_Written task_
Print each of the entries exactly, leaving nothing out.

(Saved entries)
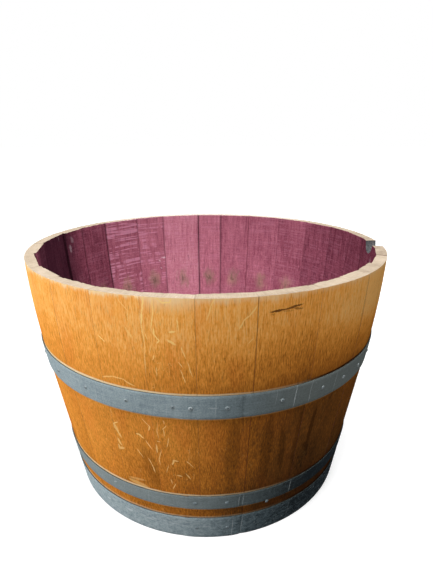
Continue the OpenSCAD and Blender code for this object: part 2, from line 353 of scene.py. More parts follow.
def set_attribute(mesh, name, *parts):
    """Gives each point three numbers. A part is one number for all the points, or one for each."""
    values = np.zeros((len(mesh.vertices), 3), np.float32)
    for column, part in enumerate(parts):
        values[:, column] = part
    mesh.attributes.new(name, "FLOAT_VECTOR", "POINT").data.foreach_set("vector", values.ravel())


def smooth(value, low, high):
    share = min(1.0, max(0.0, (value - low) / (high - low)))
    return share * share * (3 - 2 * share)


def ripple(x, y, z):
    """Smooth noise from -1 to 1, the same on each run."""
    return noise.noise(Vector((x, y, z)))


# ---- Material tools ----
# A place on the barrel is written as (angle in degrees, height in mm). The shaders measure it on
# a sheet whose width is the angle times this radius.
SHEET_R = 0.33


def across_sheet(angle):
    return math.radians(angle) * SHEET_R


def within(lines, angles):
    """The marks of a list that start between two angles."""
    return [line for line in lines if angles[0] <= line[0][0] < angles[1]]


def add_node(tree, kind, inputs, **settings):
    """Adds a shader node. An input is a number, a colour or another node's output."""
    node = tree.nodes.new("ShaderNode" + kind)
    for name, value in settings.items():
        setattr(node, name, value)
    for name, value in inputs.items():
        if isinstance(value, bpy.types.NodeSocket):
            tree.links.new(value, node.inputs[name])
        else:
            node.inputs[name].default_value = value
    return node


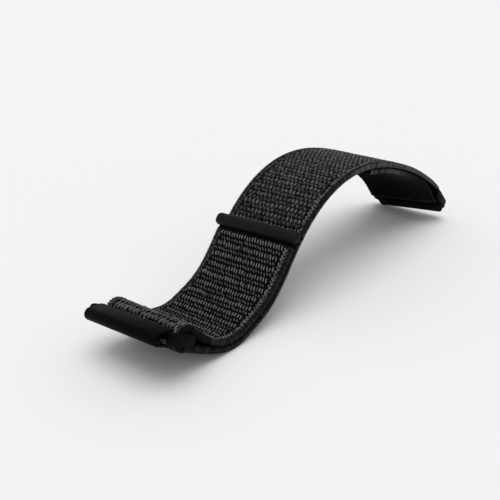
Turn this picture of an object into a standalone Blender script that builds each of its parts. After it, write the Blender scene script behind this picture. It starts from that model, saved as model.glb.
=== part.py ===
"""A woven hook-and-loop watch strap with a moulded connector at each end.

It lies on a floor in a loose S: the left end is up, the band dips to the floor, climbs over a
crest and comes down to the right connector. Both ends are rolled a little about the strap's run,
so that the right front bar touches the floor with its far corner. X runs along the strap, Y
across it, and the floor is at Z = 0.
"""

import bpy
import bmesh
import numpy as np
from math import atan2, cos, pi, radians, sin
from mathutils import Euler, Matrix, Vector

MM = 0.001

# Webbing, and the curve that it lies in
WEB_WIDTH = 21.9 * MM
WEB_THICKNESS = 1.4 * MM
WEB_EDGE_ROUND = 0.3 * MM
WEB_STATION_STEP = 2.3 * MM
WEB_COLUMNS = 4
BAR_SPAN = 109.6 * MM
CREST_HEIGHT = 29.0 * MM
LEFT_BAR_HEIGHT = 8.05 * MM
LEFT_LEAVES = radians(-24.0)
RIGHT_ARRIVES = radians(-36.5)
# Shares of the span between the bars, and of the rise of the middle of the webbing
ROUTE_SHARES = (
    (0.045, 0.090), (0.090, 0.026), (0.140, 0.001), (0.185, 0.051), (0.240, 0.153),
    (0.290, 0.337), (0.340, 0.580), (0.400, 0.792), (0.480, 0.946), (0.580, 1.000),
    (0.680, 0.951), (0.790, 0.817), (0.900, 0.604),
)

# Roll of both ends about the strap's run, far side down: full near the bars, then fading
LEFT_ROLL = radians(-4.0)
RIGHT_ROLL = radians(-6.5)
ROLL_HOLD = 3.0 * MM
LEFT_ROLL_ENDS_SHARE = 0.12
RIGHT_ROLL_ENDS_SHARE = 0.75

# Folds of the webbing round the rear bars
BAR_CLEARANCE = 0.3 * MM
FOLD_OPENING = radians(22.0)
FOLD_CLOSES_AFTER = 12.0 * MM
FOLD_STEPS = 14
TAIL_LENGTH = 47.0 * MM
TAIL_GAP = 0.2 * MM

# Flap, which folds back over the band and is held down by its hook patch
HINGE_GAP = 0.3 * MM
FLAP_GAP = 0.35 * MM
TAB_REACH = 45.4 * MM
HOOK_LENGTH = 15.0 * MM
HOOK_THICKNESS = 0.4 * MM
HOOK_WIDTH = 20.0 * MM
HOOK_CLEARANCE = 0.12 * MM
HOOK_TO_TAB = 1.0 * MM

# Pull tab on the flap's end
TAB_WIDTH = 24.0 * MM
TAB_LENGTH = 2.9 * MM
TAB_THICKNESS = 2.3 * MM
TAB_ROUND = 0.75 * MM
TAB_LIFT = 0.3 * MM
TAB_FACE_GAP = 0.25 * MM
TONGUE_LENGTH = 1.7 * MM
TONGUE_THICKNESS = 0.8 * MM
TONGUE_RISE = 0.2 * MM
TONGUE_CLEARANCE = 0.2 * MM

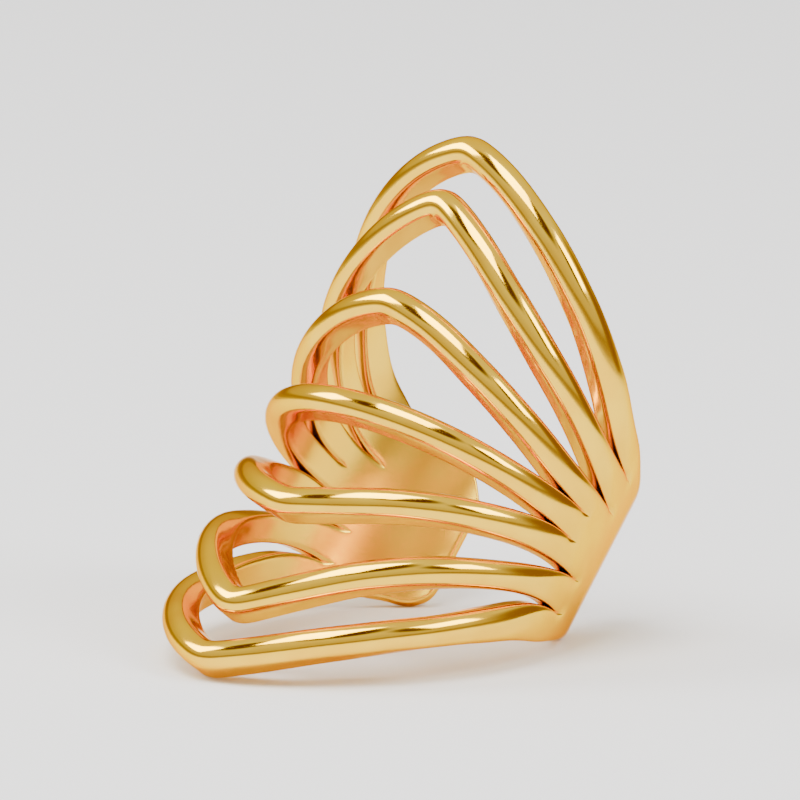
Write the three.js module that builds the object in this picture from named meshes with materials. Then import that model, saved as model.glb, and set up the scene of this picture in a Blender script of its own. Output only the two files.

_Task response_
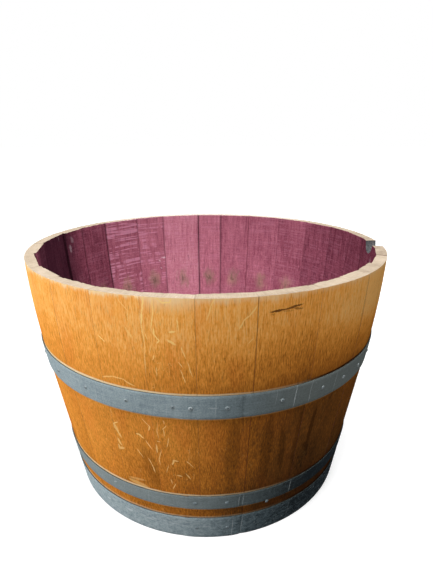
Continue the OpenSCAD and Blender code for this object: part 2, from line 353 of scene.py. More parts follow.
def set_attribute(mesh, name, *parts):
    """Gives each point three numbers. A part is one number for all the points, or one for each."""
    values = np.zeros((len(mesh.vertices), 3), np.float32)
    for column, part in enumerate(parts):
        values[:, column] = part
    mesh.attributes.new(name, "FLOAT_VECTOR", "POINT").data.foreach_set("vector", values.ravel())


def smooth(value, low, high):
    share = min(1.0, max(0.0, (value - low) / (high - low)))
    return share * share * (3 - 2 * share)


def ripple(x, y, z):
    """Smooth noise from -1 to 1, the same on each run."""
    return noise.noise(Vector((x, y, z)))


# ---- Material tools ----
# A place on the barrel is written as (angle in degrees, height in mm). The shaders measure it on
# a sheet whose width is the angle times this radius.
SHEET_R = 0.33


def across_sheet(angle):
    return math.radians(angle) * SHEET_R


def within(lines, angles):
    """The marks of a list that start between two angles."""
    return [line for line in lines if angles[0] <= line[0][0] < angles[1]]


def add_node(tree, kind, inputs, **settings):
    """Adds a shader node. An input is a number, a colour or another node's output."""
    node = tree.nodes.new("ShaderNode" + kind)
    for name, value in settings.items():
        setattr(node, name, value)
    for name, value in inputs.items():
        if isinstance(value, bpy.types.NodeSocket):
            tree.links.new(value, node.inputs[name])
        else:
            node.inputs[name].default_value = value
    return node


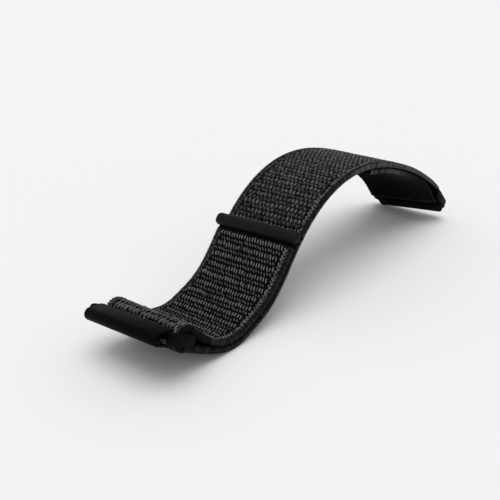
Turn this picture of an object into a standalone Blender script that builds each of its parts. After it, write the Blender scene script behind this picture. It starts from that model, saved as model.glb.
=== part.py ===
"""A woven hook-and-loop watch strap with a moulded connector at each end.

It lies on a floor in a loose S: the left end is up, the band dips to the floor, climbs over a
crest and comes down to the right connector. Both ends are rolled a little about the strap's run,
so that the right front bar touches the floor with its far corner. X runs along the strap, Y
across it, and the floor is at Z = 0.
"""

import bpy
import bmesh
import numpy as np
from math import atan2, cos, pi, radians, sin
from mathutils import Euler, Matrix, Vector

MM = 0.001

# Webbing, and the curve that it lies in
WEB_WIDTH = 21.9 * MM
WEB_THICKNESS = 1.4 * MM
WEB_EDGE_ROUND = 0.3 * MM
WEB_STATION_STEP = 2.3 * MM
WEB_COLUMNS = 4
BAR_SPAN = 109.6 * MM
CREST_HEIGHT = 29.0 * MM
LEFT_BAR_HEIGHT = 8.05 * MM
LEFT_LEAVES = radians(-24.0)
RIGHT_ARRIVES = radians(-36.5)
# Shares of the span between the bars, and of the rise of the middle of the webbing
ROUTE_SHARES = (
    (0.045, 0.090), (0.090, 0.026), (0.140, 0.001), (0.185, 0.051), (0.240, 0.153),
    (0.290, 0.337), (0.340, 0.580), (0.400, 0.792), (0.480, 0.946), (0.580, 1.000),
    (0.680, 0.951), (0.790, 0.817), (0.900, 0.604),
)

# Roll of both ends about the strap's run, far side down: full near the bars, then fading
LEFT_ROLL = radians(-4.0)
RIGHT_ROLL = radians(-6.5)
ROLL_HOLD = 3.0 * MM
LEFT_ROLL_ENDS_SHARE = 0.12
RIGHT_ROLL_ENDS_SHARE = 0.75

# Folds of the webbing round the rear bars
BAR_CLEARANCE = 0.3 * MM
FOLD_OPENING = radians(22.0)
FOLD_CLOSES_AFTER = 12.0 * MM
FOLD_STEPS = 14
TAIL_LENGTH = 47.0 * MM
TAIL_GAP = 0.2 * MM

# Flap, which folds back over the band and is held down by its hook patch
HINGE_GAP = 0.3 * MM
FLAP_GAP = 0.35 * MM
TAB_REACH = 45.4 * MM
HOOK_LENGTH = 15.0 * MM
HOOK_THICKNESS = 0.4 * MM
HOOK_WIDTH = 20.0 * MM
HOOK_CLEARANCE = 0.12 * MM
HOOK_TO_TAB = 1.0 * MM

# Pull tab on the flap's end
TAB_WIDTH = 24.0 * MM
TAB_LENGTH = 2.9 * MM
TAB_THICKNESS = 2.3 * MM
TAB_ROUND = 0.75 * MM
TAB_LIFT = 0.3 * MM
TAB_FACE_GAP = 0.25 * MM
TONGUE_LENGTH = 1.7 * MM
TONGUE_THICKNESS = 0.8 * MM
TONGUE_RISE = 0.2 * MM
TONGUE_CLEARANCE = 0.2 * MM

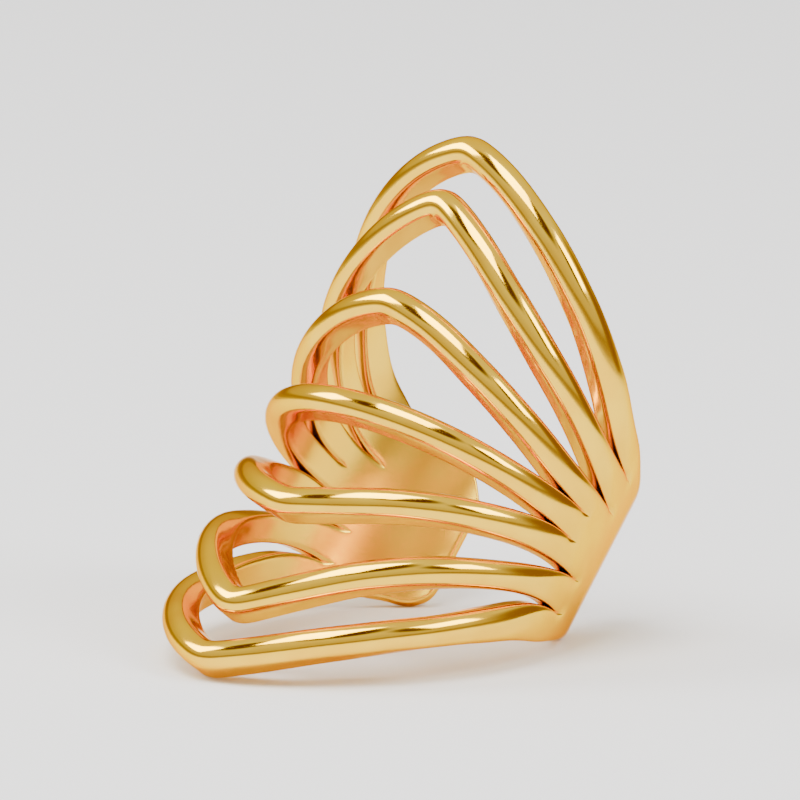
Write the three.js module that builds the object in this picture from named meshes with materials. Then import that model, saved as model.glb, and set up the scene of this picture in a Blender script of its own. Output only the two files.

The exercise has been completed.